## Direction
Each entry that follows must be output without any deviation.

## Input data
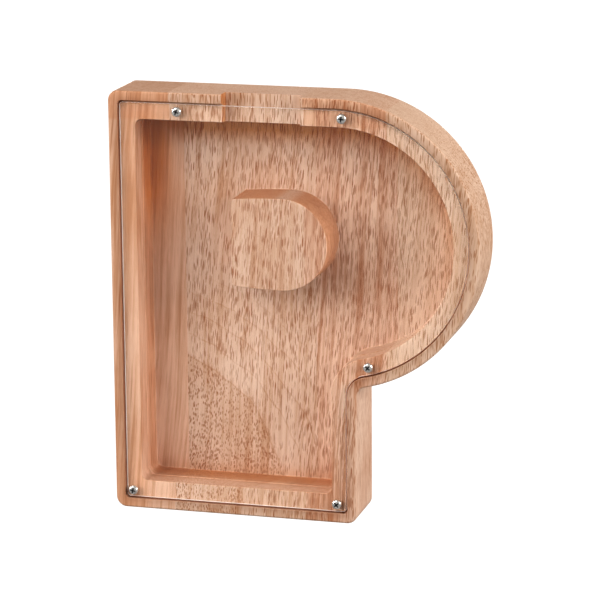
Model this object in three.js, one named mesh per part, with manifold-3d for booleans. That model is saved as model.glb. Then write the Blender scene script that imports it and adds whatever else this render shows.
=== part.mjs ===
// Letter-shaped wooden money box: an edge-glued hardwood blank milled to a capital P,
// with a deep coin pocket, a coin notch in its top and a clear acrylic front held by five screws.
//
// Millimetres, +Z up. The origin is the middle of the flat foot. The front faces -Y.
// Distances "across" are measured from the left edge of the letter, distances "up" from its foot.

import * as THREE from 'three';
import { mergeVertices } from 'three/addons/utils/BufferGeometryUtils.js';
import Module from 'manifold-3d';

// ---- driving dimensions -------------------------------------------------------------------

const overallHeight = 210;
const overallWidth = 184;
const stemWidth = 123.7;
const boardThickness = 31;
const bowlRadius = 71.1;
const crotchRadius = 5;
const outerCornerRadius = 5.2;

const rimWidth = 4.8;
const rebateCornerRadius = 2.4;

const pocketSideWall = 13.1;
const pocketEndWall = 14;
const pocketCornerRadius = 3.5;
const floorThickness = 6;

const islandLeft = 61;
const islandWidth = 47.8;
const islandHeight = 45.3;
const islandBelowBowlMiddle = 1.55;
const islandCornerRadius = 2.6;

const notchLeft = 57.3;
const notchWidth = 38.7;
const coinGap = 4.2;

const coverThickness = 2;
const coverRecess = 0.5;
const coverEdgeGap = 0.8;

const leftStaveWidth = 30.7;
const glueLineInsideStem = 26.1;
const glueLineOutsideStem = 14.6;

const screwHeadRadius = 2.5;
const screwHeadHeight = 1.6;
const screwThreadRadius = 1.5;
const screwLength = 12;
const screwTipLength = 2.4;
const crossRecessLength = 2.9;
const crossRecessWidth = 0.75;
const crossRecessDepth = 1;
const coverHoleClearance = 0.4;
const pilotHoleClearance = 0.2;
const pilotHoleExtraDepth = 1.5;

const topLeftScrewAcross = 34.8;
const topRightScrewPastBowlMiddle = 3.8;
const bowlScrewPastCrotch = 3.5;
const footRightScrewInset = 10.2;

const cutMargin = 5;
const arcDivisions = 20;
const holeDivisions = 10;
const turningSteps = 32;

// ---- places that follow from the sizes -----------------------------------------------------

const rebateDepth = coverThickness + coverRecess;
const pocketDepth = boardThickness - floorThickness;
const notchDepth = rebateDepth + coinGap;

const frontY = -boardThickness / 2;
const ledgeY = frontY + rebateDepth;
const coverFrontY = ledgeY - coverThickness;
const leftX = -stemWidth / 2;
const bowlAcross = overallWidth - bowlRadius;
const bowlUp = overallHeight - bowlRadius;

const seamsAcross = [
  leftStaveWidth,
  stemWidth - glueLineInsideStem,
  stemWidth + glueLineOutsideStem,
];

// Screws stand in the middle of the ledge, which is wider on level stretches than on upright ones.
const sideLedgeMiddle = (rimWidth + pocketSideWall) / 2;
const endLedgeMiddle = (rimWidth + pocketEndWall) / 2;
const screwCircle = bowlRadius - endLedgeMiddle;
const topRightScrewAngle = Math.asin(topRightScrewPastBowlMiddle / screwCircle);
const bowlScrewAngle = crotchAngle() + THREE.MathUtils.degToRad(bowlScrewPastCrotch);

const screwPlaces = {
  cover_screw_top_left: [topLeftScrewAcross, overallHeight - endLedgeMiddle],
  cover_screw_top_right: onScrewCircle(Math.PI / 2 - topRightScrewAngle),
  cover_screw_bowl: onScrewCircle(bowlScrewAngle),
  cover_screw_foot_left: [sideLedgeMiddle, sideLedgeMiddle],
  cover_screw_foot_right: [stemWidth - footRightScrewInset, endLedgeMiddle],
};

function onScrewCircle(angle) {
  return [bowlAcross + screwCircle * Math.cos(angle), bowlUp + screwCircle * Math.sin(angle)];
}

// Where the bowl meets the stem's hollow arc, as an angle round the bowl's middle.
function crotchAngle() {
  const across = stemWidth + crotchRadius - bowlAcross;
  return -Math.acos(across / (bowlRadius + crotchRadius));
}

// ---- outlines ------------------------------------------------------------------------------

// The letter, drawn inwards from its outer edge by sideInset on upright edges and endInset on
// level ones. The stem meets the bowl in a hollow arc that grows by the same amount.
function letterOutline(sideInset, endInset, cornerRadius) {
  const left = sideInset;
  const right = stemWidth - sideInset;
  const bottom = endInset;
  const top = overallHeight - endInset;
  const radius = bowlRadius - endInset;
  const centreAcross = bowlAcross + endInset - sideInset;
  const hollow = crotchRadius + (sideInset + endInset) / 2;
  const hollowAcross = right + hollow;
  const reach = radius + hollow;
  const hollowUp = bowlUp - Math.sqrt(reach ** 2 - (hollowAcross - centreAcross) ** 2);
  const meeting = Math.atan2(bowlUp - hollowUp, centreAcross - hollowAcross);
  const quarter = Math.PI / 2;

  const outline = new THREE.Shape();
  outline.moveTo(left + cornerRadius, bottom);
  outline.absarc(right - cornerRadius, bottom + cornerRadius, cornerRadius, -quarter, 0, false);
  outline.absarc(hollowAcross, hollowUp, hollow, Math.PI, meeting, true);
  outline.absarc(centreAcross, bowlUp, radius, meeting - Math.PI, quarter, false);
  outline.absarc(left + cornerRadius, top - cornerRadius, cornerRadius, quarter, Math.PI, false);
  outline.absarc(left + cornerRadius, bottom + cornerRadius, cornerRadius, Math.PI, 3 * quarter, false);
  return outline;
}

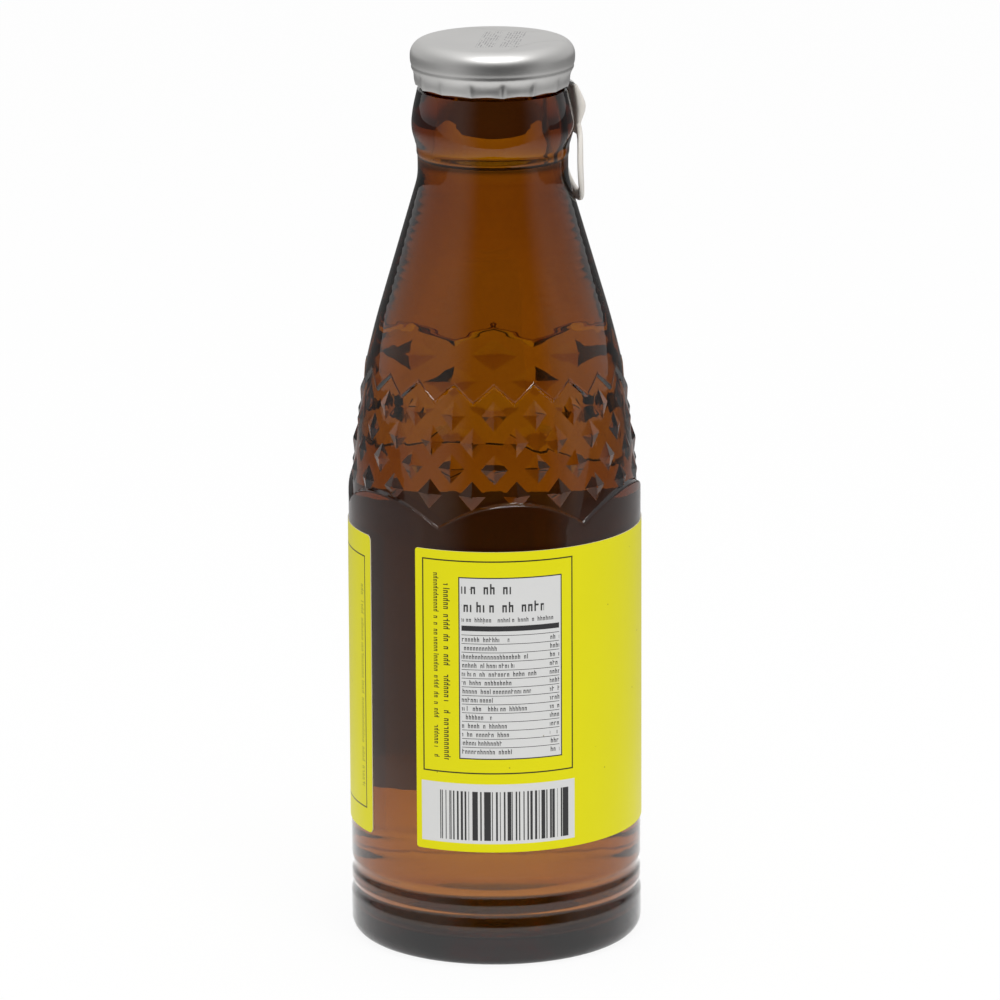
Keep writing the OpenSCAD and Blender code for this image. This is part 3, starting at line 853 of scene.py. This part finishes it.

## Written response
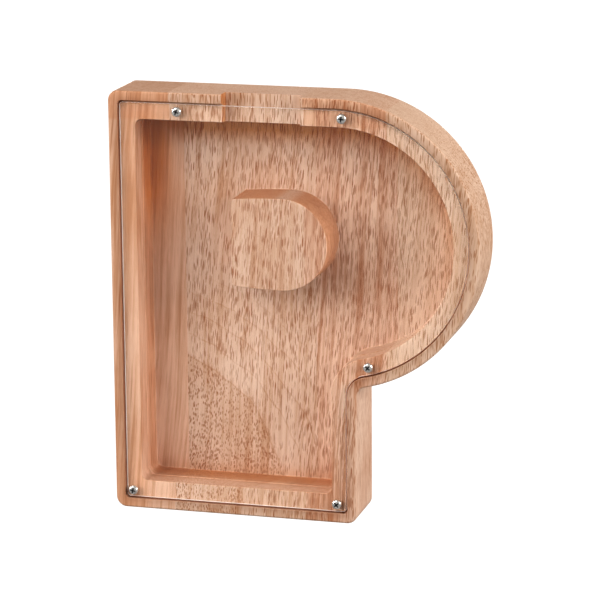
Model this object in three.js, one named mesh per part, with manifold-3d for booleans. That model is saved as model.glb. Then write the Blender scene script that imports it and adds whatever else this render shows.
=== part.mjs ===
// Letter-shaped wooden money box: an edge-glued hardwood blank milled to a capital P,
// with a deep coin pocket, a coin notch in its top and a clear acrylic front held by five screws.
//
// Millimetres, +Z up. The origin is the middle of the flat foot. The front faces -Y.
// Distances "across" are measured from the left edge of the letter, distances "up" from its foot.

import * as THREE from 'three';
import { mergeVertices } from 'three/addons/utils/BufferGeometryUtils.js';
import Module from 'manifold-3d';

// ---- driving dimensions -------------------------------------------------------------------

const overallHeight = 210;
const overallWidth = 184;
const stemWidth = 123.7;
const boardThickness = 31;
const bowlRadius = 71.1;
const crotchRadius = 5;
const outerCornerRadius = 5.2;

const rimWidth = 4.8;
const rebateCornerRadius = 2.4;

const pocketSideWall = 13.1;
const pocketEndWall = 14;
const pocketCornerRadius = 3.5;
const floorThickness = 6;

const islandLeft = 61;
const islandWidth = 47.8;
const islandHeight = 45.3;
const islandBelowBowlMiddle = 1.55;
const islandCornerRadius = 2.6;

const notchLeft = 57.3;
const notchWidth = 38.7;
const coinGap = 4.2;

const coverThickness = 2;
const coverRecess = 0.5;
const coverEdgeGap = 0.8;

const leftStaveWidth = 30.7;
const glueLineInsideStem = 26.1;
const glueLineOutsideStem = 14.6;

const screwHeadRadius = 2.5;
const screwHeadHeight = 1.6;
const screwThreadRadius = 1.5;
const screwLength = 12;
const screwTipLength = 2.4;
const crossRecessLength = 2.9;
const crossRecessWidth = 0.75;
const crossRecessDepth = 1;
const coverHoleClearance = 0.4;
const pilotHoleClearance = 0.2;
const pilotHoleExtraDepth = 1.5;

const topLeftScrewAcross = 34.8;
const topRightScrewPastBowlMiddle = 3.8;
const bowlScrewPastCrotch = 3.5;
const footRightScrewInset = 10.2;

const cutMargin = 5;
const arcDivisions = 20;
const holeDivisions = 10;
const turningSteps = 32;

// ---- places that follow from the sizes -----------------------------------------------------

const rebateDepth = coverThickness + coverRecess;
const pocketDepth = boardThickness - floorThickness;
const notchDepth = rebateDepth + coinGap;

const frontY = -boardThickness / 2;
const ledgeY = frontY + rebateDepth;
const coverFrontY = ledgeY - coverThickness;
const leftX = -stemWidth / 2;
const bowlAcross = overallWidth - bowlRadius;
const bowlUp = overallHeight - bowlRadius;

const seamsAcross = [
  leftStaveWidth,
  stemWidth - glueLineInsideStem,
  stemWidth + glueLineOutsideStem,
];

// Screws stand in the middle of the ledge, which is wider on level stretches than on upright ones.
const sideLedgeMiddle = (rimWidth + pocketSideWall) / 2;
const endLedgeMiddle = (rimWidth + pocketEndWall) / 2;
const screwCircle = bowlRadius - endLedgeMiddle;
const topRightScrewAngle = Math.asin(topRightScrewPastBowlMiddle / screwCircle);
const bowlScrewAngle = crotchAngle() + THREE.MathUtils.degToRad(bowlScrewPastCrotch);

const screwPlaces = {
  cover_screw_top_left: [topLeftScrewAcross, overallHeight - endLedgeMiddle],
  cover_screw_top_right: onScrewCircle(Math.PI / 2 - topRightScrewAngle),
  cover_screw_bowl: onScrewCircle(bowlScrewAngle),
  cover_screw_foot_left: [sideLedgeMiddle, sideLedgeMiddle],
  cover_screw_foot_right: [stemWidth - footRightScrewInset, endLedgeMiddle],
};

function onScrewCircle(angle) {
  return [bowlAcross + screwCircle * Math.cos(angle), bowlUp + screwCircle * Math.sin(angle)];
}

// Where the bowl meets the stem's hollow arc, as an angle round the bowl's middle.
function crotchAngle() {
  const across = stemWidth + crotchRadius - bowlAcross;
  return -Math.acos(across / (bowlRadius + crotchRadius));
}

// ---- outlines ------------------------------------------------------------------------------

// The letter, drawn inwards from its outer edge by sideInset on upright edges and endInset on
// level ones. The stem meets the bowl in a hollow arc that grows by the same amount.
function letterOutline(sideInset, endInset, cornerRadius) {
  const left = sideInset;
  const right = stemWidth - sideInset;
  const bottom = endInset;
  const top = overallHeight - endInset;
  const radius = bowlRadius - endInset;
  const centreAcross = bowlAcross + endInset - sideInset;
  const hollow = crotchRadius + (sideInset + endInset) / 2;
  const hollowAcross = right + hollow;
  const reach = radius + hollow;
  const hollowUp = bowlUp - Math.sqrt(reach ** 2 - (hollowAcross - centreAcross) ** 2);
  const meeting = Math.atan2(bowlUp - hollowUp, centreAcross - hollowAcross);
  const quarter = Math.PI / 2;

  const outline = new THREE.Shape();
  outline.moveTo(left + cornerRadius, bottom);
  outline.absarc(right - cornerRadius, bottom + cornerRadius, cornerRadius, -quarter, 0, false);
  outline.absarc(hollowAcross, hollowUp, hollow, Math.PI, meeting, true);
  outline.absarc(centreAcross, bowlUp, radius, meeting - Math.PI, quarter, false);
  outline.absarc(left + cornerRadius, top - cornerRadius, cornerRadius, quarter, Math.PI, false);
  outline.absarc(left + cornerRadius, bottom + cornerRadius, cornerRadius, Math.PI, 3 * quarter, false);
  return outline;
}

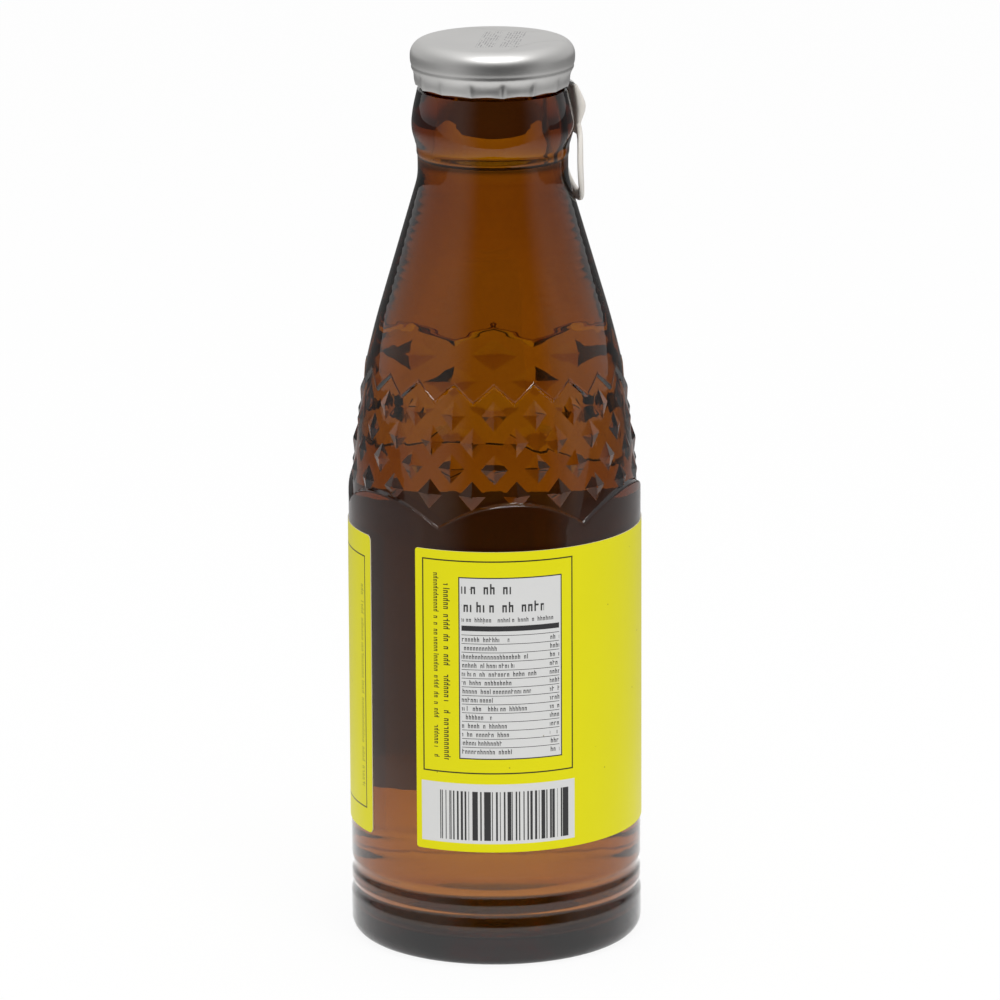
Keep writing the OpenSCAD and Blender code for this image. This is part 3, starting at line 853 of scene.py. This part finishes it.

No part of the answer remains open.